A sensação em Nairóbi era de desconforto. Na África, as contradições da vida contemporânea adquirem o gosto amargo da realidade nua, crua, ao vivo e a cores. Um Fórum Social em crise discutiu os destinos da próxima edição, provavelmente em 2009 no Brasil, em Salvador ou Curitiba.
Nairóbi expôs as feridas e fragilidades do maior encontro internacional contra o imperialismo e o neoliberalismo. Enquanto quenianos ávidos por representação e participação acotovelavam-se no portão de entrada do Moi Sports Center em busca de um lugar ao sol, comerciantes de todas as tribos ocupavam o solo em busca da oportunidade de sobrevivência. Suecos, canadenses, estadunidenses (a maior delegação do Fórum, seguida da brasileira) consumiam roupas, artesanatos e bugigangas.

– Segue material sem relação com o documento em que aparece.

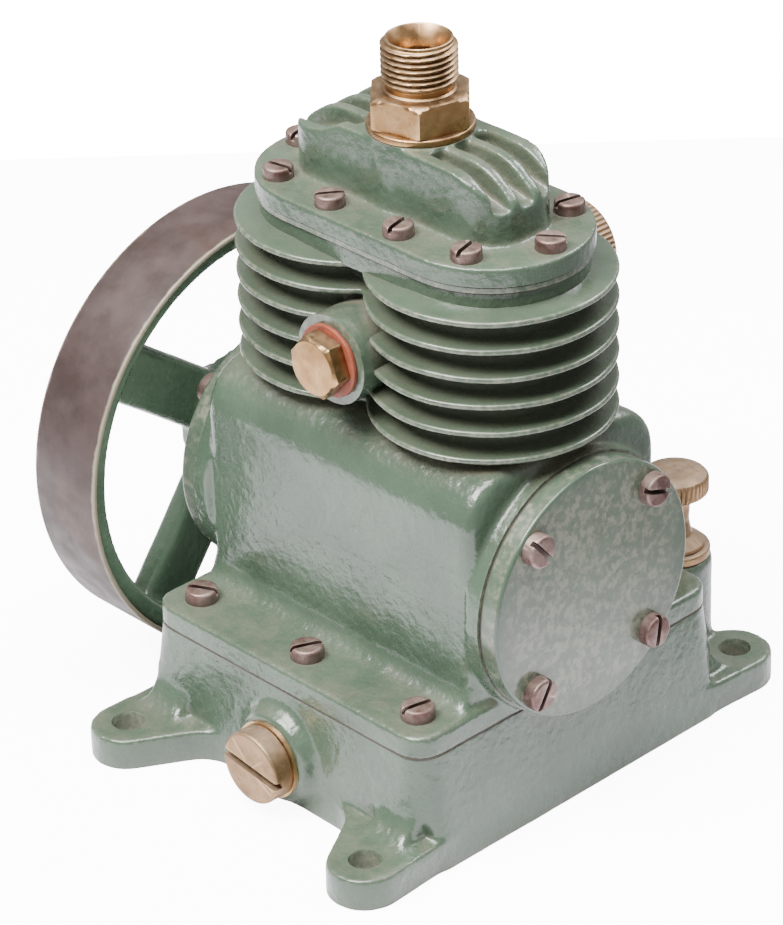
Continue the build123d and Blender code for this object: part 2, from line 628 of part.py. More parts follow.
for side, suffix in ((-1, "left"), (1, "right")):
    pin_z = SHAFT_Z - side * THROW
    rod_x = side * CYLINDER_X
    with BuildPart() as connecting_rod:
        with BuildSketch(Plane.YZ.offset(rod_x - ROD_HALF)):
            with Locations((0, pin_z)):
                Circle(BIG_END_R)
            with Locations((0, pin_z + EAR_H / 2)):
                Rectangle(2 * EAR_Y, EAR_H)
            with Locations((0, pin_z - BIG_END_R)):
                Rectangle(4 * BIG_END_R, 2 * BIG_END_R, mode=Mode.SUBTRACT)
        extrude(amount=2 * ROD_HALF)
        with BuildSketch(Plane.YZ.offset(rod_x - SHANK_HALF)):
            with Locations((0, pin_z + ROD_LENGTH)):
                Circle(SMALL_END_R)
            with BuildLine():
                Polyline(
                    (-4.6, pin_z + BIG_END_R - 3),
                    (4.6, pin_z + BIG_END_R - 3),
                    (2.4, pin_z + ROD_LENGTH - 1),
                    (-2.4, pin_z + ROD_LENGTH - 1),
                    close=True,
                )
            make_face()
        extrude(amount=2 * SHANK_HALF)
        with BuildSketch(Plane.YZ.offset(rod_x - ROD_HALF)):
            with Locations((0, pin_z)):
                Circle(PIN_R + FIT)
            with Locations((0, pin_z + ROD_LENGTH)):
                Circle(GUDGEON_R)
        extrude(amount=2 * ROD_HALF, mode=Mode.SUBTRACT)
        with BuildSketch(Plane.XY.offset(pin_z)):
            with Locations((rod_x, -EAR_SCREW_Y), (rod_x, EAR_SCREW_Y)):
                Circle(1.25)
        extrude(amount=EAR_H + 4, mode=Mode.SUBTRACT)
    save(connecting_rod, f"connecting_rod_{suffix}")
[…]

Na entrada, havia caminhões da CelTel, uma multinacional de telecomunicações. O restaurante era a maior rede fast-food local e o preço do almoço, impagável para boa parte dos quenianos. Uma manifestação no terceiro dia rompeu a porta de entrada, que acabou liberando os “locais” do pagamento de U$ 20 dólares, necessários para dar voz aos excluídos. Uma mulher Malai me disse que os U$ 6 cobrados por uma refeição equivale ao custo da comida da semana para ela e toda a sua família, de 7 crianças. Ela e cerca de 100 manifestantes locais invadiram o restaurante ao som de tambores e gritos de ordem, expulsaram os clientes e banquetearam à vontade e de graça.
A chamada “cultura local” nunca foi tão indigesta e incômoda. A sensação de desconexão com os problemas reais do planeta era evidente. O desconforto diante da impunidade do neoliberalismo está atrelado à agonia de um movimento que luta para não tornar-se inócuo.